__Data block__:

○ ○ ○ ○ ○

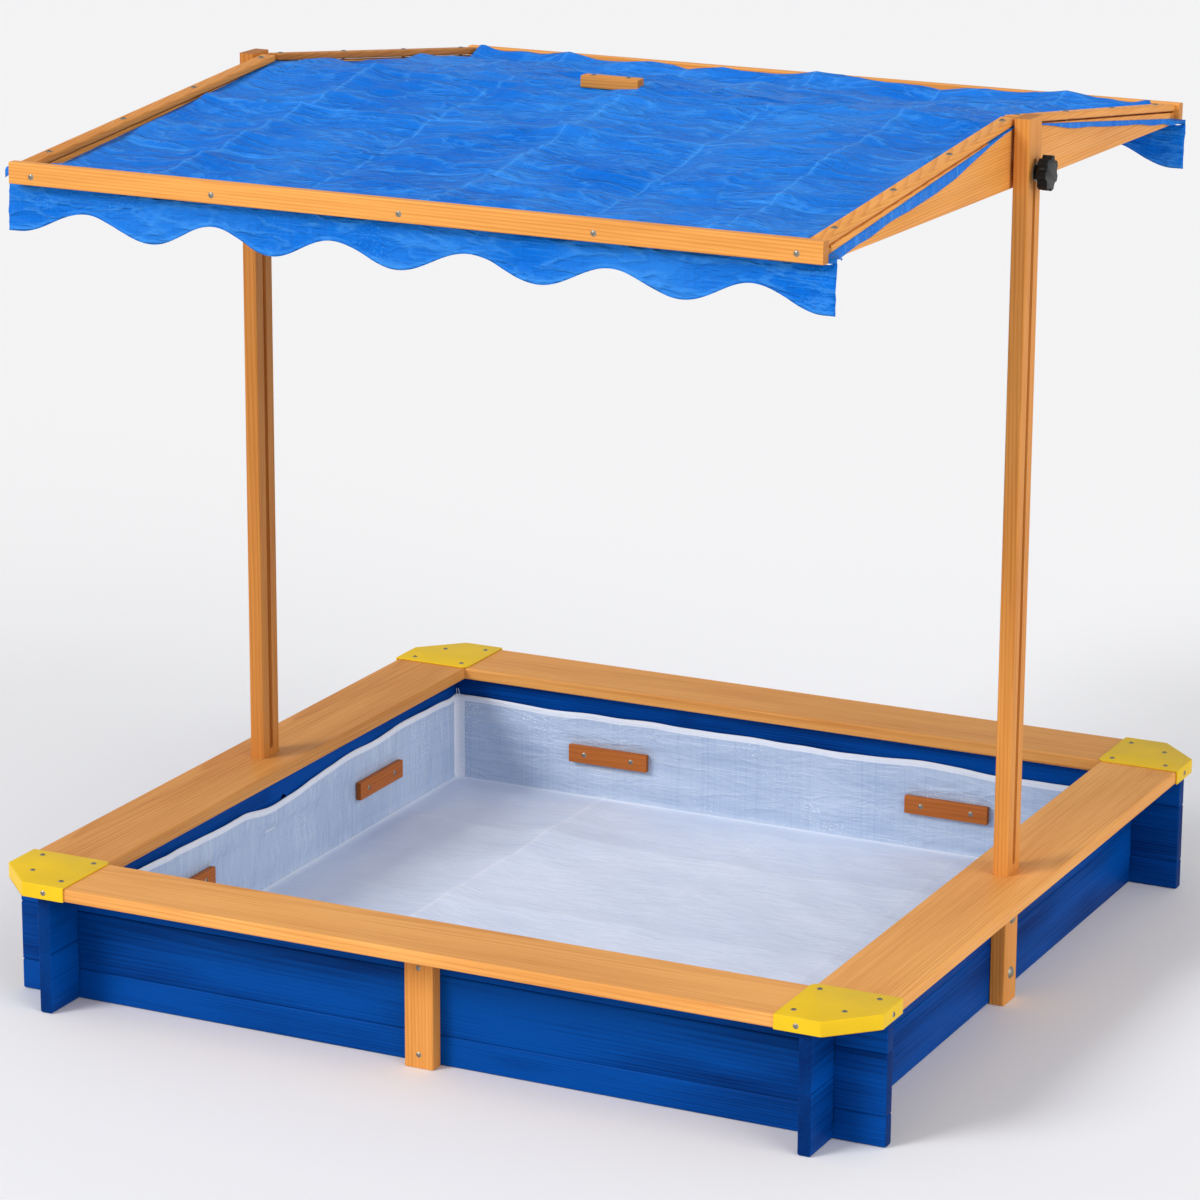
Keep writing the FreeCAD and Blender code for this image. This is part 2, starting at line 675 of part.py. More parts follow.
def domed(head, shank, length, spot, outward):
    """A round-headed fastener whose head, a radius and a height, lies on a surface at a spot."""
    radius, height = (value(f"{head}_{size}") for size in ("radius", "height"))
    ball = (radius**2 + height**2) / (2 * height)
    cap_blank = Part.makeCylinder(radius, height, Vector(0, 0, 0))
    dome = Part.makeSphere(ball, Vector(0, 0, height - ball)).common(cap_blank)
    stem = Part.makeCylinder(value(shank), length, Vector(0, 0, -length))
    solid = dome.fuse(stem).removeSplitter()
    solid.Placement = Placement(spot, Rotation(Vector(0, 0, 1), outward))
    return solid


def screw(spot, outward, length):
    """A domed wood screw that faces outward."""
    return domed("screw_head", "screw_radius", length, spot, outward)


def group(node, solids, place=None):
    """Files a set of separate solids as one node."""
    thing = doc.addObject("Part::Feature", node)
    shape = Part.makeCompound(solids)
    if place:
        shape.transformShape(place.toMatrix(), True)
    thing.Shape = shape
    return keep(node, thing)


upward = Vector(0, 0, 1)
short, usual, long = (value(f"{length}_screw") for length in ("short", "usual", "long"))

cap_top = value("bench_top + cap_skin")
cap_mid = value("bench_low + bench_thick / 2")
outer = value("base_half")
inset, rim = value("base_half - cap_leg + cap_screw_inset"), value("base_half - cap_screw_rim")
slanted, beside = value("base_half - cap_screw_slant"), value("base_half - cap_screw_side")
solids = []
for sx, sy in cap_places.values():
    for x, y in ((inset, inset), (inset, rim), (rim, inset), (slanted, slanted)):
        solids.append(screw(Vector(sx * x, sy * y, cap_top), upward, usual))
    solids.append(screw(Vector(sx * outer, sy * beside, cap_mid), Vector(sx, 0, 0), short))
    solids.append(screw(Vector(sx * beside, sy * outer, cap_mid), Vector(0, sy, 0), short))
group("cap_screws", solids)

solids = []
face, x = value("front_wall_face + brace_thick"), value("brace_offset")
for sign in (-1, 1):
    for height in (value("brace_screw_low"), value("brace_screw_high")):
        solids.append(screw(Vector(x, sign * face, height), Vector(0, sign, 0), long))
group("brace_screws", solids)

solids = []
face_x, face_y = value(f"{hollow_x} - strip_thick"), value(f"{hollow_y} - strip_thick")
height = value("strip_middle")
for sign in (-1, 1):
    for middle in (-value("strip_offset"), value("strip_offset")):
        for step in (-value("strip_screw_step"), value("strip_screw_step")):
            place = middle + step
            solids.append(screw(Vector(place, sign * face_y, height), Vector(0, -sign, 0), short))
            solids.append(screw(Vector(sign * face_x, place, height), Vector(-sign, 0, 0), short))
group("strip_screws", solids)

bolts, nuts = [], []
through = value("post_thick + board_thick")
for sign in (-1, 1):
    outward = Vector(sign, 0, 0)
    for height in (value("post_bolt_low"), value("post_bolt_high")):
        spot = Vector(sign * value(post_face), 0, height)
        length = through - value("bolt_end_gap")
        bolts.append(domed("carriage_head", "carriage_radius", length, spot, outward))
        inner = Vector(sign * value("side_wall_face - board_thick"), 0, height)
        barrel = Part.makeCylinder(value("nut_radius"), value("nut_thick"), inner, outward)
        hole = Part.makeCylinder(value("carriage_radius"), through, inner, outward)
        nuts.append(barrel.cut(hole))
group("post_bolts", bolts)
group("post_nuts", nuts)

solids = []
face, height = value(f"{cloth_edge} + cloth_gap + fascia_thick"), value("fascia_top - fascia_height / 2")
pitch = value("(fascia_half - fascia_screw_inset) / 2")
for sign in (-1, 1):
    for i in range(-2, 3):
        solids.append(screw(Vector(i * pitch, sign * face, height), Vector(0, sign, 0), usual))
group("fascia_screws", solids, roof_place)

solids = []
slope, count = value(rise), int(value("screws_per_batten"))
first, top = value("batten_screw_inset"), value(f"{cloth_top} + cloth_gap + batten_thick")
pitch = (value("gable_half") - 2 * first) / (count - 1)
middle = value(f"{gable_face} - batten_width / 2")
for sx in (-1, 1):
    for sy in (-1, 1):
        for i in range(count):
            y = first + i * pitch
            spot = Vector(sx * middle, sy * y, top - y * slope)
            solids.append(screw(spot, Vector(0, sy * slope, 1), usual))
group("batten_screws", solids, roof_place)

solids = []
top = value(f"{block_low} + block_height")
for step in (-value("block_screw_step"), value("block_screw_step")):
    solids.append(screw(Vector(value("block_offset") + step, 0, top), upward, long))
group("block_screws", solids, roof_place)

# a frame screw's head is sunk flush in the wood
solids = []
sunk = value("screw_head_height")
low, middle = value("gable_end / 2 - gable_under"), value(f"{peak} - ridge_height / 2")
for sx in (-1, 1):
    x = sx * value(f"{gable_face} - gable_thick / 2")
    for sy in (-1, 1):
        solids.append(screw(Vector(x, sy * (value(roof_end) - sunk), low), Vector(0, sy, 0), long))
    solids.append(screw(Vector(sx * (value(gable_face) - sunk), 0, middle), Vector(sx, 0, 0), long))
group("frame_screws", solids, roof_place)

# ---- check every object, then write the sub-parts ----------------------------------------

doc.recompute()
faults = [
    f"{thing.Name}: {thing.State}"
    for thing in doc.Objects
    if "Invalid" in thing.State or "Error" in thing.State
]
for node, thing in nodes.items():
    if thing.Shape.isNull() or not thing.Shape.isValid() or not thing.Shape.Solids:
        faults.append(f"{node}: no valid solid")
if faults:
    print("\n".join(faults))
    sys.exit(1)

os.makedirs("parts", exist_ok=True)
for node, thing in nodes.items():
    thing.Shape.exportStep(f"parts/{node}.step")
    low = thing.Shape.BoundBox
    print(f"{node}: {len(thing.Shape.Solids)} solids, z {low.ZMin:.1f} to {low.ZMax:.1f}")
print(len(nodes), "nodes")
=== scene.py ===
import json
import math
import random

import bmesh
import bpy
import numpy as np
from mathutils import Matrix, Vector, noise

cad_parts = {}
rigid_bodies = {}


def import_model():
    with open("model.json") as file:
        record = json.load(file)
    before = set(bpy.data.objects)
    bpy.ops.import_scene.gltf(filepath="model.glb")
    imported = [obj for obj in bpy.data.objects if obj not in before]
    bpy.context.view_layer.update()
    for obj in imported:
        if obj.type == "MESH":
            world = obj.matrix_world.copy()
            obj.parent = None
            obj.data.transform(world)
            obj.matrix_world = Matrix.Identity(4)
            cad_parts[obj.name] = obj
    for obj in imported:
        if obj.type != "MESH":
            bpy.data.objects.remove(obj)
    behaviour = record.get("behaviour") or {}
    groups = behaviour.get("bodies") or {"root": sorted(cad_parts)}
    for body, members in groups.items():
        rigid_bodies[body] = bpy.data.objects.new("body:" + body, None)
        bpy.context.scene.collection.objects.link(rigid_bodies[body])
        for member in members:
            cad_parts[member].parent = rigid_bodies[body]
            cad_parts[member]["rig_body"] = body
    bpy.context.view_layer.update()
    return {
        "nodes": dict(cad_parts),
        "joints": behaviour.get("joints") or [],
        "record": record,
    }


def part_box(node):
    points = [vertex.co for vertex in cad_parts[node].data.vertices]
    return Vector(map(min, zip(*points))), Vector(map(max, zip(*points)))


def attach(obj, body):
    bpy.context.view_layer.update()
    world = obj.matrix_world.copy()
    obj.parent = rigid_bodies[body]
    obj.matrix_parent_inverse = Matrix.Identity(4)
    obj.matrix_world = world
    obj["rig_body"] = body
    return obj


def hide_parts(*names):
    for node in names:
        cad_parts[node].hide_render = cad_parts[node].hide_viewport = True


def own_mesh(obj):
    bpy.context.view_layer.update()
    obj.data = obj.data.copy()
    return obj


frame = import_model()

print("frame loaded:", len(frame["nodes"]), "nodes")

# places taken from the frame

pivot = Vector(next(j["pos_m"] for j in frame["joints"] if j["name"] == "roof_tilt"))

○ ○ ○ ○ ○

__What you should do__: Each line from the line containing "low = thing.Shape.BoundBox" through the line containing "bpy.context.scene.collection.objects.link(rigid_bodies[body])" is to be transcribed exactly, and no other line.

__Answer to the task__:
    low = thing.Shape.BoundBox
    print(f"{node}: {len(thing.Shape.Solids)} solids, z {low.ZMin:.1f} to {low.ZMax:.1f}")
print(len(nodes), "nodes")
=== scene.py ===
import json
import math
import random

import bmesh
import bpy
import numpy as np
from mathutils import Matrix, Vector, noise

cad_parts = {}
rigid_bodies = {}


def import_model():
    with open("model.json") as file:
        record = json.load(file)
    before = set(bpy.data.objects)
    bpy.ops.import_scene.gltf(filepath="model.glb")
    imported = [obj for obj in bpy.data.objects if obj not in before]
    bpy.context.view_layer.update()
    for obj in imported:
        if obj.type == "MESH":
            world = obj.matrix_world.copy()
            obj.parent = None
            obj.data.transform(world)
            obj.matrix_world = Matrix.Identity(4)
            cad_parts[obj.name] = obj
    for obj in imported:
        if obj.type != "MESH":
            bpy.data.objects.remove(obj)
    behaviour = record.get("behaviour") or {}
    groups = behaviour.get("bodies") or {"root": sorted(cad_parts)}
    for body, members in groups.items():
        rigid_bodies[body] = bpy.data.objects.new("body:" + body, None)
        bpy.context.scene.collection.objects.link(rigid_bodies[body])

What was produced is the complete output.